Postby exairman » Thu Jul 01, 2010 5:04 pm

Some might say that sissyphobia is the root of homophobia. There is a cultural ideal that men are to uphold, one of them is "topping". If you look an anti-gay social mores of the past, the guy on top was not the one looked down on. Taking the female role of "bottoming" was the part that was looked down on. It was believed that they had abondoned the male ideal of sticking their penises in things. The victors in battle sometimes raped the routed enemy in a display of dominance to demoralize the defeated (aliteration unitended), so being penetrated was being submissive, which is the role of females. Until the Abrahamic religions got involved, there was no shame in being "on top". Once Christianity got involved all of the vitrol for receptive partners got put on all gay men, and the rest is a matter of inquisitor's records. The idea is that a man should be strong and dominant at all times, submission is not manly in this school of thought, and by not living up to this, sissys threaten everyman's security in what a man is, and thus become the target of hate and marginalization, because that is how straight men have always acted at percieved threats to their masculinity.
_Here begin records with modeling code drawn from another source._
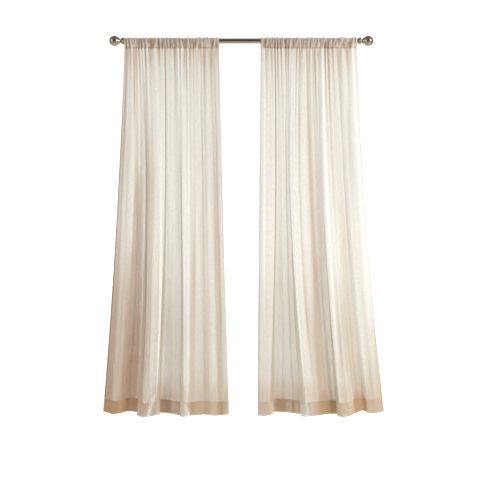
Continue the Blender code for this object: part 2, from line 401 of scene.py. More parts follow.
class CurtainSizes(bpy.types.PropertyGroup):
    """How the two panels are cut and sewn."""

    flat_width: metres("Cut width", "Width of each panel before it is gathered", 1.07)
    layer_gap: metres("Layer gap", "Distance between the layers of a turned hem", 0.5 * MM)
    hem_depth: metres("Hem", "Depth of the double hem along the bottom", 76 * MM)
    side_hem: metres("Side hem", "Width of the edge turned back down each side", 12 * MM)
    pinch: metres("Pinch", "How far a row of stitches draws the cloth in", 1.2 * MM)
    pinch_reach: metres("Pinch reach", "How far from the stitches the cloth is drawn in", 4 * MM)
    fine_gather: metres("Fine gathers", "Height of the small gathers between the large ones", 2.2 * MM)
    stitch_length: metres("Stitch", "Length of one stitch", 2.6 * MM)
    stitch_pitch: metres("Stitch pitch", "Distance from one stitch to the next", 3.4 * MM)
    thread_radius: metres("Thread radius", "Half the sewing thread's thickness", 0.28 * MM)


class RodSizes(bpy.types.PropertyGroup):
    """Sizes of the rod's turned finials, measured outwards from the rod's end."""

    end_bevel: metres("End bevel", "Rounding at the rod's ends", 0.6 * MM)
    wall: metres("Wall", "Thickness of the rod's wall", 1 * MM)
    bead_centre: metres("Bead centre", "Middle of the bead next to the curtain", 7.5 * MM)
    bead_half: metres("Bead half width", "Half the bead's width", 7 * MM)
    bead_root: metres("Bead root", "Radius at the bead's edges", 14 * MM)
    bead_radius: metres("Bead radius", "Radius at the bead's crest", 19.5 * MM)
    waist_centre: metres("Waist centre", "Middle of the narrow waist", 19 * MM)
    waist_half: metres("Waist half width", "Half the waist's length", 3 * MM)
    waist_radius: metres("Waist radius", "Radius of the waist", 9 * MM)
    cup_root: metres("Cup root", "Radius of the cup where it leaves the waist", 13.5 * MM)
    ball_centre: metres("Ball centre", "Middle of the ball", 54 * MM)
    ball_radius: metres("Ball radius", "Radius of the ball", 28.5 * MM)
    ball_neck: metres("Ball neck", "Radius where the cup runs into the ball", 19.5 * MM)


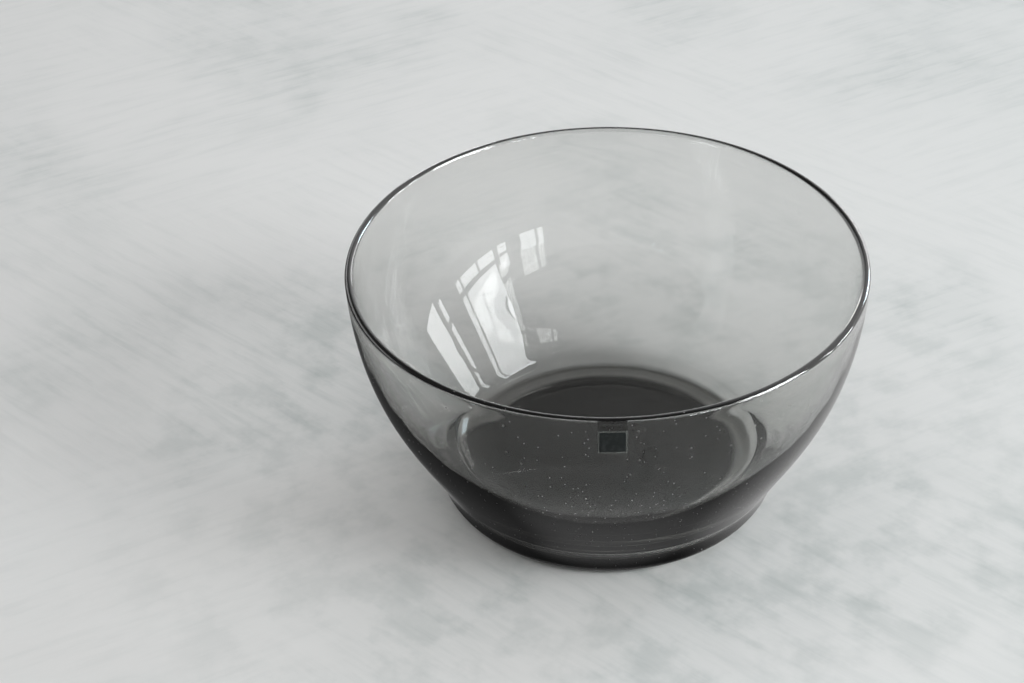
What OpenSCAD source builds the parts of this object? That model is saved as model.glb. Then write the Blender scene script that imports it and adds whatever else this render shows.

Even if you think this is wrong it is heavily socialized into us at a young age. In elementary school, being called a sissy is enough to get the crap beat out of you. This is a learned, imprinted view since the impetus in early youth is to fit in (at least for most of us). And the root of sissyphobia is most likely sexism, since women are inferior, obviously taking on their mannerisms makes you inferior.

Am I way off base? Thoughts, critiques, death threats?